Araştırdıkça elimde çok ünik ağırlıklar olduğunu öğrendim. Bugüne kadar hiçbir yerde görülmemiş ve yayınlanmamış altı tane ağırlığım var. Plarasa (Aphrodisias) Bölgesi’ne ait olan üçlü bir ağırlık seti var. Şimdiye kadar hiçbir yerde örneğine rastlamadık. Üzerinde çift geyik sembolü ve mührü olan 2,5 kiloluk bir Efes ağırlığı da çok enteresan eserler arasında. Üzerinde hem Grek birimi Mna hem de Roma birimi Leitra var. Dolayısıyla bir geçiş dönemi ağırlığı. Bizans imparator büstü kantar ağırlıklarım var. Onlar gerçekten çok ünik. Ama her şeyden öte benim için çok özel. Onları başka türlü seviyorum.

Antik dönemde bazı sanatsal hayvan figürleri de ağırlık olarak kullanılıyordu…

Evet, siz de eski bir müze çalışanı olarak çok iyi bilirsiniz. Altı düz olan hayvan figürleri ağırlık olarak kullanılmış. Benim de hayvan figürlerine merakım o nedenle başladı. İçine girdikçe çok güzel hayvan figürleri olduğunu keşfettim.

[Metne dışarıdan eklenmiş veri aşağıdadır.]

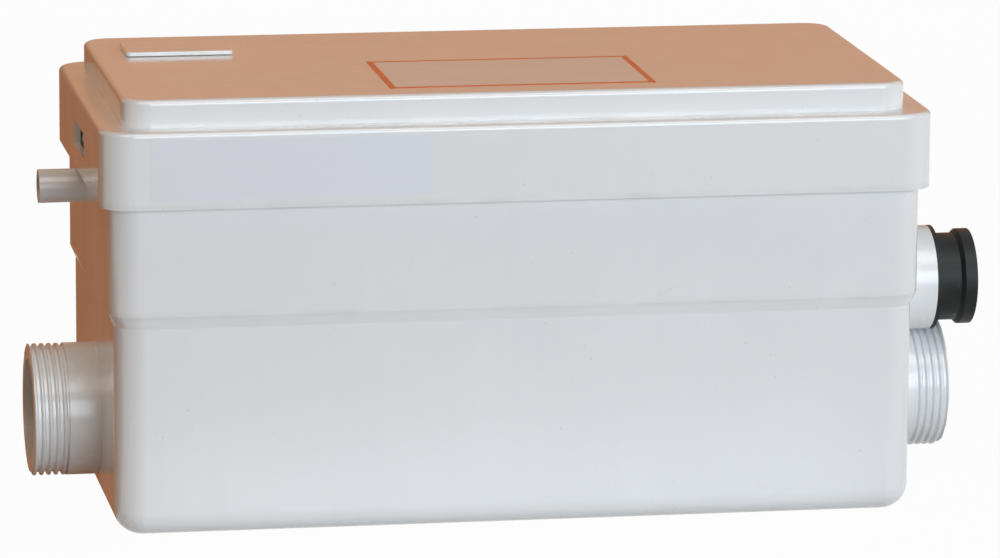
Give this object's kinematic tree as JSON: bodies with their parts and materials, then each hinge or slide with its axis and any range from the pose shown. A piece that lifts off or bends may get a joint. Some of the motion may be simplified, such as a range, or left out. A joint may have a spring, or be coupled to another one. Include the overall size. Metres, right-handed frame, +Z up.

Benim aldıklarımın en büyüğü 10 santimetre. Hatta içinde tırnak büyüklüğünde gümüş hayvancıklar var. Bu eserler bana muhteşem bir keyif veriyor. Bu tutkumun sonucunda büyük müzayedelere giderek eser edindim. Bunların 100 tanesi hayvan heykelcikleri.

'ENFLASYON ETKİSİ VE YÖNETİCİLERİN VERDİĞİ KARARLARI GÖSTERİYOR'

Peki, zaman içinde ağırlıkların boyutları ya da başka özelliklerinin değiştiğini söyleyebilir miyiz?

Kesinlikle söyleyebiliriz. Aynı birimin zaman içinde ağırlığının değiştiğini gözlemleyebilirsiniz. Mesela 500 gram olması gereken Grek ağırlık birimi bir Mna’nın 500 gram olduğu kabul edilir. Ancak zaman içinde 600 gramla 400 gram arasında değiştiğini görüyoruz. Bu da bölgesel veya ekonomik nedenlerden olabileceğini düşündürüyor.

Ayrıca belli dönemlerde belli ağırlıkların üzerine ilave kurşunların yapıştırıldığını da görüyoruz. Kırıldığı zaman üzerine bir parça ile tamamlama yapılıyor. Primitif bir mantık ama sonuçta ticarette kullanıldığı için bu tür şeyler yapılmış. Bunun yanında bir bölgede üretilen ağırlık, bir başka bölgede karşımıza çıktığında aralarında ticaretin yapıldığını anlayabiliyoruz. Mesela K. Ege bölgesinden bir ağırlığın İzmir’de bir buluntu olarak bulunması, oradaki bir tüccarın burada ticaret yaptığının bir göstergesi. Tabii aynı şekilde tersi de oluyor.

.

Ağırlıklardaki bu değişikliğin sebebine dair edindiğiniz bilgileri bizimle paylaşabilir misiniz?

Bu zaman içinde enflasyon etkisi ve o zamanki yöneticilerin verdiği kararları gösteriyor. Bir kısmı da belli yönetimlerin, belli bölgelerde farklı ağırlık birimlerini kullanmasından kaynaklanıyor. Yani herkes kendine göre bir birim belirliyor ama aynı ismi kullanıyor.

Son olarak; koleksiyonerlik yapmak isteyenlere neler söylemek istersiniz?

Koleksiyon yapmak çok keyifli bir uğraş. İnsana boş zaman bırakmıyor. Nerede olursanız olun aklınızda her zaman ilgilenecek bir konu var. Ayrıca koleksiyon camiasında yeni insanlar tanıyorsunuz. Genel olarak herkesin ilgili olduğu bir konu var. Ve o konu hakkında bilgi alışverişi yapıyorsunuz. Bir müzeye gittiğinizde de ilk önce kendi konunuzla ilgili bölüme gitmek istiyorsunuz. Koleksiyoner olmak isteyenlere tavsiyem; Kendinize bir alan seçip bilinçli bir şekilde bu işi yapın. Sürekli okuyup, araştırın.